On Jan. 18, 1904, she mentioned that the “boys had skated to Gould Island” between Portsmouth and Tiverton, and that there were iceboats in the Sakonnet River.

You have the Blizzard of 1978? Sherman will raise you the winter of 1920.

“The drifts on West Main Road are melting away fast. Some of them were 17 feet high and many of them were 12. This will be a long-remembered winter,” she wrote on March 5, 1920. (1917 was pretty brutal as well — “14 below 0” on Dec. 30, she noted.

Movies and the Klan

Sherman appeared to be somewhat of a movie buff. On her 67th birthday in 1915, she went to the Opera House in Newport to see “Deep Purple” — not the rock band, but a silent film directed by James Young that’s now considered lost. In 1930 she saw her first talkie — “We were not so favorably impressed,” she noted — and then a Greta Garbo film (most likely “Anna Christie”) in the space of a couple of weeks.
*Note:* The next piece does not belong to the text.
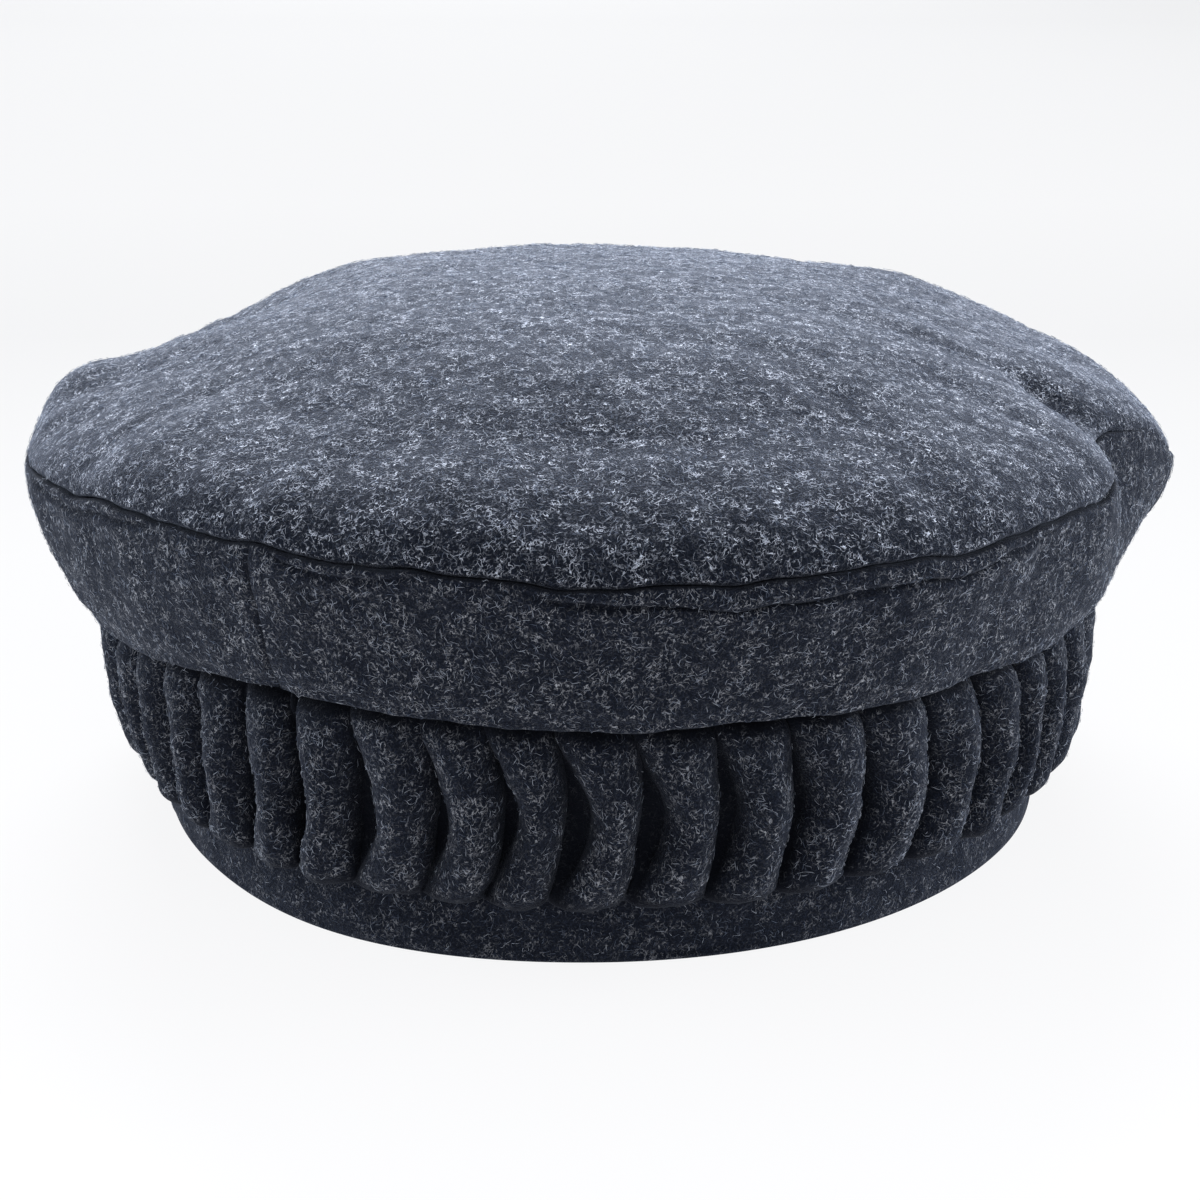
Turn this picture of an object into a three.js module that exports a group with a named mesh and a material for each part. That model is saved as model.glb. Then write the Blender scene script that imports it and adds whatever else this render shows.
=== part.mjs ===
// A pakol: a soft round wool cap with a flat crown, a side strip that overhangs like a cuff,
// a band of deep pleats below it and a plain head band. Millimetres, +Z up.
// The cap rests on its head band, and its front faces -Y. An azimuth of 0 is the front,
// and 90 is the wearer's left (+X).
import * as THREE from "three";

// Driving dimensions
const HEAD_RADIUS = 94; // a head of 59 cm round
const CLOTH = 2; // one layer of the wool cloth
const BAND_FOLD = 3; // the head band is two layers, pressed
const BAND_HEIGHT = 14.3;
const FOLD_ROUNDING = 0.5; // at the flattened fold that the cap rests on
const CAP_HEIGHT = 106.5; // to the top of the crown's dome
const SEWN_GAP = 0.3; // between two pieces that are sewn together
const EDGE_RADIUS = 108.4; // of the side strip's lower edge, at the front
const EDGE_HEIGHT = 51;

// How finely the round pieces are cut
const ROUND = 84;

const WOOL = { color: 0x2b3340, roughness: 0.95, metalness: 0 };

// The soft cap isn't a true circle anywhere. Going round it: the seam under the crown,
// the side strip's lower edge, how far the strip bellies out halfway up, and how far the
// head band is pushed out.
const SHAPE_ROUND = [
  { azimuth: -180, seam: 115, seamHeight: 79, edge: 108, edgeHeight: 50, belly: 0, head: 0 },
  { azimuth: -150, seam: 115.5, seamHeight: 79, edge: 108, edgeHeight: 49.5, belly: 0, head: 0 },
  { azimuth: -120, seam: 114.5, seamHeight: 76, edge: 107.5, edgeHeight: 48, belly: 1, head: -1 },
  { azimuth: -95, seam: 116.5, seamHeight: 75, edge: 108.2, edgeHeight: 46.5, belly: 1.5, head: -2 },
  { azimuth: -75, seam: 117, seamHeight: 75.5, edge: 108.2, edgeHeight: 46.5, belly: 1.5, head: -3 },
  { azimuth: -55, seam: 113.5, seamHeight: 79, edge: 107.5, edgeHeight: 48.5, belly: 0.5, head: -1.5 },
  { azimuth: -30, seam: 113, seamHeight: 80.5, edge: 108.4, edgeHeight: 51.5, belly: 0, head: 1.5 },
  { azimuth: 0, seam: 112.5, seamHeight: 78.3, edge: 108.4, edgeHeight: 51, belly: 0, head: 0 },
  { azimuth: 30, seam: 113.5, seamHeight: 78.4, edge: 108.4, edgeHeight: 50.5, belly: 0, head: 0 },
  { azimuth: 50, seam: 112, seamHeight: 77.5, edge: 108.4, edgeHeight: 50.3, belly: 0, head: 0 },
  { azimuth: 63, seam: 111.5, seamHeight: 77, edge: 108.4, edgeHeight: 50, belly: 1, head: 0 },
  { azimuth: 73, seam: 104.5, seamHeight: 80.5, edge: 108.5, edgeHeight: 49.7, belly: 2, head: -0.5 },
  { azimuth: 82, seam: 113.5, seamHeight: 78, edge: 110, edgeHeight: 49.3, belly: 3, head: -1.3 },
  { azimuth: 91, seam: 123, seamHeight: 69.5, edge: 111.3, edgeHeight: 49, belly: 3, head: -2 },
  { azimuth: 104, seam: 122.5, seamHeight: 71.5, edge: 110.8, edgeHeight: 49, belly: 3, head: -2 },
  { azimuth: 125, seam: 118.5, seamHeight: 75.5, edge: 108, edgeHeight: 49, belly: 1, head: -1 },
  { azimuth: 150, seam: 115, seamHeight: 77.5, edge: 108, edgeHeight: 50, belly: 0, head: 0 },
  { azimuth: 180, seam: 115, seamHeight: 79, edge: 108, edgeHeight: 50, belly: 0, head: 0 },
];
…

On Sept. 10, 1915, she traveled to Fall River to see D.W. Griffith’s massively successful yet controversial rewrite of history, “Birth of a Nation,” which depicts the Klu Klux Klan as national heroes. Considered a landmark in cinema history for its influence and technical virtuosity, it’s now known as one of the most racist pieces of art ever created. Sherman recorded no opinion of the film.

Speaking of the Klan, they were here in Portsmouth. “Last night the ‘Fiery Cross’ was burned on the hill on Cory land by the Klan. There were about 200 at the meeting,” she recorded on May 26, 1924.

Two weeks before the meeting, Sherman made note of a stash of illegal hooch that was found in Portsmouth. (This was four years into Prohibition, which lasted until 1933.) “Captured a lot of liquor at Borden Sisson’s place and another lot at Howard Thurston’s farm which is an ideal place to hide it,” she commented on May 12, 1924.

By 1931 and 1932, Sherman’s excellent penmanship began to fail her and her diary entries became fewer and far between. She passed away on Dec. 10, 1933 at the age of 86.